I tried Xorg -configure, encountered same erroe, after a reading bit, removed xorg.conf.new and error persists. Any suggestions would be welcomed. Thanks.


----------



## shkhln (Dec 4, 2019)

ayyash07 said:


> (Ignore "no devices detected" part, I overcame this problem)



No, that's not how it works. Personally, I would plainly refuse to debug anything from outdated logs.


----------



## ayyash07 (Dec 4, 2019)

I updated the log. Although after installing kernel module, startx doesn't give "no device detected" error but it's shown in log.


----------



## shkhln (Dec 4, 2019)

You probably don't need that BusID option.


----------



## ayyash07 (Dec 4, 2019)

According to this page, https://www.freebsd.org/doc/handbook/x-config.html, If someone has multiple GPU's, he/she needs to add BusID's to conf file. So I have 2 video cards then I added.


----------



## shkhln (Dec 4, 2019)

The Intel driver can't attach to an Nvidia video card, so no.


----------



## ayyash07 (Dec 5, 2019)

shkhln said:


> The Intel driver can't attach to an Nvidia video card, so no.



I didn't give Nvidia's BusID there


----------



## SirDice (Dec 5, 2019)

The two GPUs need to use the same driver for the BusID to become relevant. The NVidia driver can only attach to an NVidia card and you only have one of those. Same for the Intel driver, there's only one Intel card. Hence there's no need for the BusID. When you have two NVidia cards (or two of something else) then you would need to supply the BusID to avoid ambiguity.


----------



## ayyash07 (Dec 5, 2019)

SirDice said:


> The two GPUs need to use the same driver for the BusID to become relevant. The NVidia driver can only attach to an NVidia card and you only have one of those. Same for the Intel driver, there's only one Intel card. Hence there's no need for the BusID. When you have two NVidia cards (or two of something else) then you would need to supply the BusID to avoid ambiguity.

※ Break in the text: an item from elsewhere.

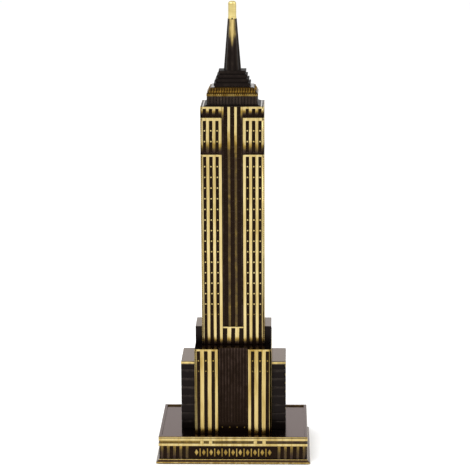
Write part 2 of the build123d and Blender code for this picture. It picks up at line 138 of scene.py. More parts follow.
WING_COURSES = 8
WING_SKIN = 0.22               # depth of the joints between ashlar blocks

BAND_SLOPE = 1.6
BAND_SLOPE_HEIGHT = 2.1
BAND_SKIN = 0.18               # depth of the band's embossing
BEAD_PITCH = 0.8
LEAF_PITCH = 1.0
STEP_COUNT = 4
STEP_SETBACK = 0.59
SKIRT_HEIGHT = 0.6             # sloped foot of the drum
DRUM_SKIN = 0.25               # depth of the drum's flutes
DRUM_FLUTE_PITCH = 1.2
MAST_FLUTES = 10
MAST_FLUTE_DEPTH = 0.22
SHOULDER_RADIUS = 1.8
TIP_ROUNDING = 1.0


# ---------------------------------------------------------------- materials

def hex_colour(text):
    """A hex colour as linear RGBA."""
    parts = [int(text[i:i + 2], 16) / 255 for i in (1, 3, 5)]
    linear = [c / 12.92 if c <= 0.04045 else ((c + 0.055) / 1.055) ** 2.4 for c in parts]
    return (*linear, 1.0)


def per_mm(size):
    """Texture scale whose features are about this many millimetres across."""
    return 1.0 / (size * MM)


def add(tree, kind, inputs=None, **settings):
    """One node with its settings, and a value or a link for each input."""
    item = tree.nodes.new(kind)
    for name, value in settings.items():
        setattr(item, name, value)
    for key, value in (inputs or {}).items():
        socket = item.inputs[key]
        if isinstance(value, bpy.types.NodeSocket):
            tree.links.new(value, socket)
        else:
            socket.default_value = value
    return item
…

Removing BusID did the trick. Thank you.


----------



## Theron Tarigo (Dec 6, 2019)

Hi, if you need Nvidia performance you may be interested in this review, which hopefully can land in ports soon: https://reviews.freebsd.org/D22521 - It is working well on precisely same hardware as yours.


----------



## shkhln (Dec 6, 2019)

Theron Tarigo said:


> Nvidia performance



I'm actually interested in hearing about compelling non-gaming Optimus use cases.



Theron Tarigo said:


> which hopefully can land in ports soon



Soon™


----------



## mcit (Feb 5, 2020)

shkhln said:


> I'm actually interested in hearing about compelling non-gaming Optimus use cases.


I'd call it a 'non-use case' but a very important one on my Thinkpad T580. Starting a headless X connected to the GPU using Theron Tarigo's port https://reviews.freebsd.org/D22521 reduces power from ca. 13 W to ca. 8 W.
All other power saving measures from the wiki together save at most 1.5 W (the script to power off the GPU mentioned in the wiki doesn't find any good acpi call for me).


----------